Small decisions often build results quietly before they become obvious.

A More Useful Way To Think About Planning

Planning does not need to be viewed as a rigid system. It can be viewed as a way of protecting future choices.

Before making a financial decision, the helpful question is not always, “Can I afford this right now?” Sometimes the better question is, “What will this make easier or harder later?”

That question can change how you see small choices.

A purchase may fit today but crowd out something important next month. A small savings decision may feel modest today but make a future expense easier. A delayed decision may feel convenient now but create pressure later. A thoughtful pause may prevent a problem you never have to deal with.

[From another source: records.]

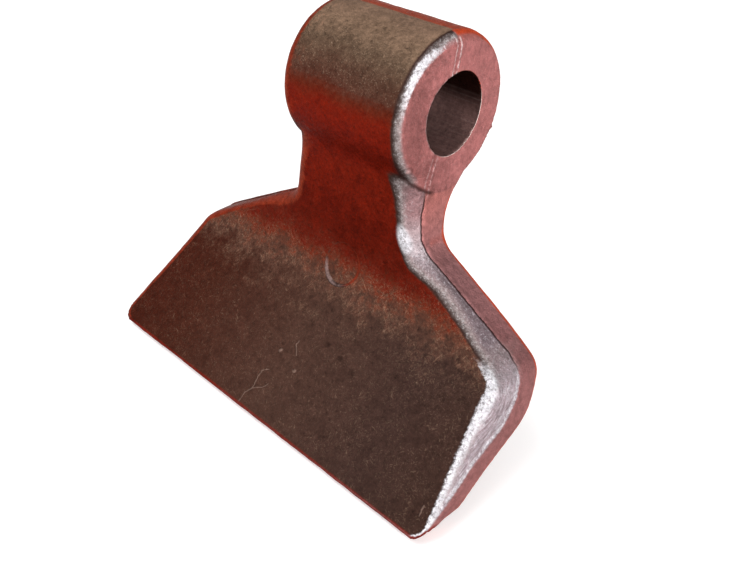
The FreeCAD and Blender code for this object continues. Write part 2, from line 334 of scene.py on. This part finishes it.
class Graph:
    """Short calls for building a node tree."""

    def __init__(self, tree):
        self.tree = tree
        tree.nodes.clear()

    def node(self, kind, **settings):
        made = self.tree.nodes.new(kind)
        for key, value in settings.items():
            setattr(made, key, value)
        return made

    def put(self, value, socket):
        if isinstance(value, bpy.types.NodeSocket):
            self.tree.links.new(value, socket)
        else:
            socket.default_value = value

    def math(self, operation, a, b=0.0, c=0.0, clamp=False):
        made = self.node("ShaderNodeMath", operation=operation, use_clamp=clamp)
        self.put(a, made.inputs[0])
        self.put(b, made.inputs[1])
        self.put(c, made.inputs[2])
        return made.outputs[0]

    def times(self, value, *others):
        """Product of all the values."""
        for other in others:
            value = self.math("MULTIPLY", value, other)
        return value

    def plus(self, value, *others):
        """Sum of all the values."""
        for other in others:
            value = self.math("ADD", value, other)
        return value

    def spread(self, noise_value, width):
        """Noise centred on zero, scaled to a width."""
        return self.math("MULTIPLY", self.math("SUBTRACT", noise_value, 0.5), width)

    def split(self, vector):
        made = self.node("ShaderNodeSeparateXYZ")
        self.put(vector, made.inputs[0])
        return made.outputs

    def length(self, parts):
        total = None
        for part in parts:
            square = self.math("MULTIPLY", part, part)
            total = square if total is None else self.math("ADD", total, square)
        return self.math("SQRT", total)

    def turned(self, vector, angle, shift):
        """Coordinates turned about a slanted axis and shifted, for streaks in one direction."""
        made = self.node("ShaderNodeVectorRotate")
        self.put(vector, made.inputs["Vector"])
        made.inputs["Axis"].default_value = (0.1, -0.75, 0.65)
        made.inputs["Center"].default_value = (shift, 0.0, shift)
        made.inputs["Angle"].default_value = angle
        return made.outputs[0]

    def step(self, value, low, high, kind="SMOOTHSTEP"):
        made = self.node("ShaderNodeMapRange", interpolation_type=kind)
        self.put(value, made.inputs["Value"])
        self.put(low, made.inputs["From Min"])
        self.put(high, made.inputs["From Max"])
        return made.outputs["Result"]

    def band(self, value, low, high, soft):
        rise = self.step(value, low - soft, low + soft)
        fall = self.step(value, high - soft, high + soft)
        return self.math("SUBTRACT", rise, fall, clamp=True)

    def mix(self, share, a, b, blend="MIX"):
        made = self.node("ShaderNodeMix", data_type="RGBA", blend_type=blend)
        self.put(share, made.inputs[0])
        self.put(a, made.inputs[6])
        self.put(b, made.inputs[7])
        return made.outputs[2]

    def blend(self, share, a, b):
        made = self.node("ShaderNodeMix", data_type="FLOAT")
        self.put(share, made.inputs[0])
        self.put(a, made.inputs[2])
        self.put(b, made.inputs[3])
        return made.outputs[0]

    def scaled(self, vector, factors):
        made = self.node("ShaderNodeVectorMath", operation="MULTIPLY")
        self.put(vector, made.inputs[0])
        made.inputs[1].default_value = factors
        return made.outputs[0]

    def noise(self, at, scale, detail=2.0, roughness=0.5, distortion=0.0):
        made = self.node("ShaderNodeTexNoise")
        self.put(at, made.inputs["Vector"])
        made.inputs["Scale"].default_value = scale
        made.inputs["Detail"].default_value = detail
        made.inputs["Roughness"].default_value = roughness
        made.inputs["Distortion"].default_value = distortion
        return made.outputs["Fac"]

    def ramp(self, value, stops):
        made = self.node("ShaderNodeValToRGB")
        elements = made.color_ramp.elements
        while len(elements) < len(stops):
            elements.new(0.5)
        for element, (position, colour) in zip(elements, stops):
            element.position = position
            element.color = colour
        self.put(value, made.inputs[0])
        return made.outputs[0]

    def attribute(self, name, output="Fac"):
        return self.node("ShaderNodeAttribute", attribute_name=name).outputs[output]


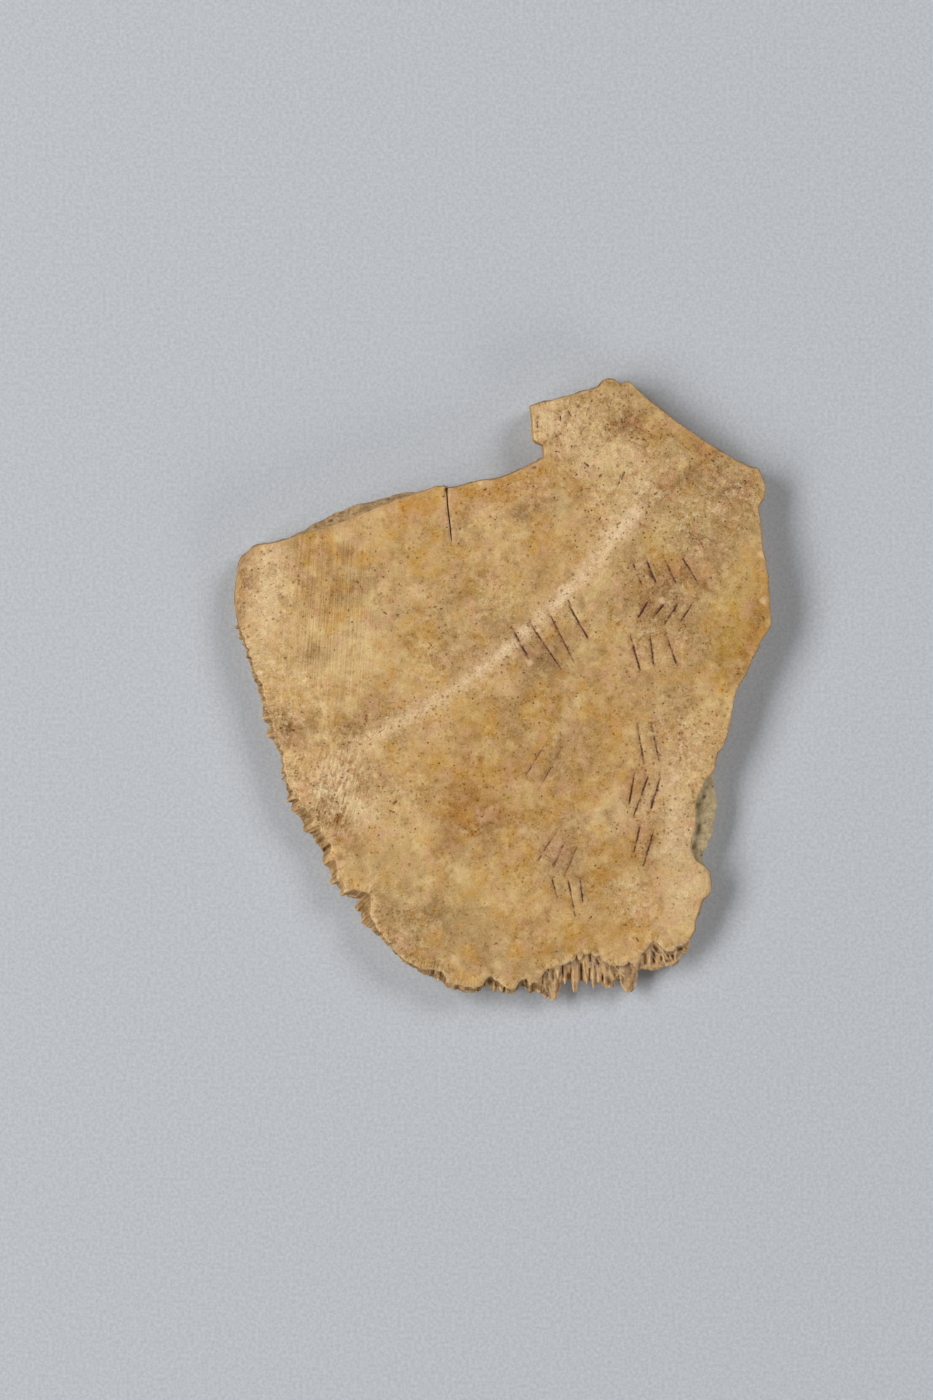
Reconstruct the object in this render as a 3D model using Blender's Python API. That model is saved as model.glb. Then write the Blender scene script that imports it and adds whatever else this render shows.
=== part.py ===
"""Oracle bone: a broken plate of turtle undershell, lying with its inscribed outer face up.

The frame is in metres. +X runs across the plate, +Y along it towards the narrow lobe, and +Z out of
the inscribed face. The plate lies on its scraped underside at z = 0, and the origin is under the
middle of its outline. The left and lower margins are natural sutures, toothed where the next plate
of the shell interlocked. The other margins are old breaks. Lengths below are in millimetres.
"""

import math
from collections import namedtuple

import bpy
import numpy as np
from mathutils import Vector, noise
from mathutils.geometry import delaunay_2d_cdt

NAME = "plastron_fragment"
MM = 0.001

# The plate: a slab that thins from its middle to its margin, flat below.
MIDDLE_THICKNESS = 4.5
THINNING = 1.0
HALF_WIDTH = 27.0
HALF_LENGTH = 31.0
UNDULATION = 0.12
UNDERSIDE_LIFT = 0.4
UNDERSIDE_LIFT_WIDTH = 1.3

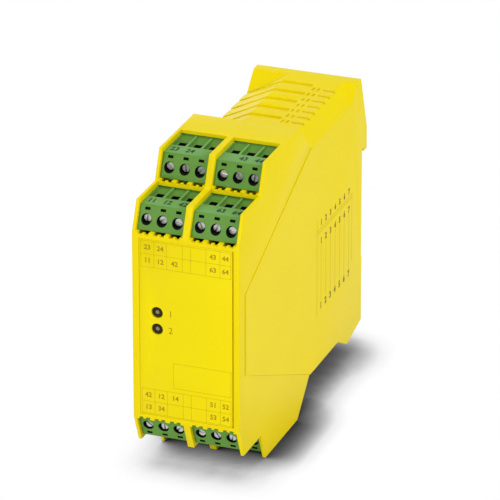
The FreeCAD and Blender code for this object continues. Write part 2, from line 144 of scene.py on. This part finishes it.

This is how small planning decisions influence long-term results. They shape the future conditions you will live with.

The Quiet Power Of Choosing Before Pressure Builds

The best planning decisions are often made before pressure takes over.

When you think ahead, even briefly, you give yourself more options. You can compare, adjust, delay, save, discuss, or decide with more awareness. When you wait until the last moment, your options may shrink.

This matters because pressure can make expensive decisions feel normal. It can make quick fixes feel like the only choice. It can make you focus on getting through the moment instead of considering the longer effect.

Small planning decisions create space before that pressure arrives.

That space can change the outcome.

Final Thoughts On Small Planning Decisions

Small planning decisions matter because they guide the direction of your financial life before the results fully show up. They help shape what you can handle, what you can avoid, and what choices remain available later.

You do not need to make every decision perfectly. You do not need to plan your entire financial future all at once. But noticing the small choices that repeat, connect, and compound can help you understand why your long-term results look the way they do.

The more you see those connections, the easier it becomes to make decisions that support future stability instead of adding future pressure.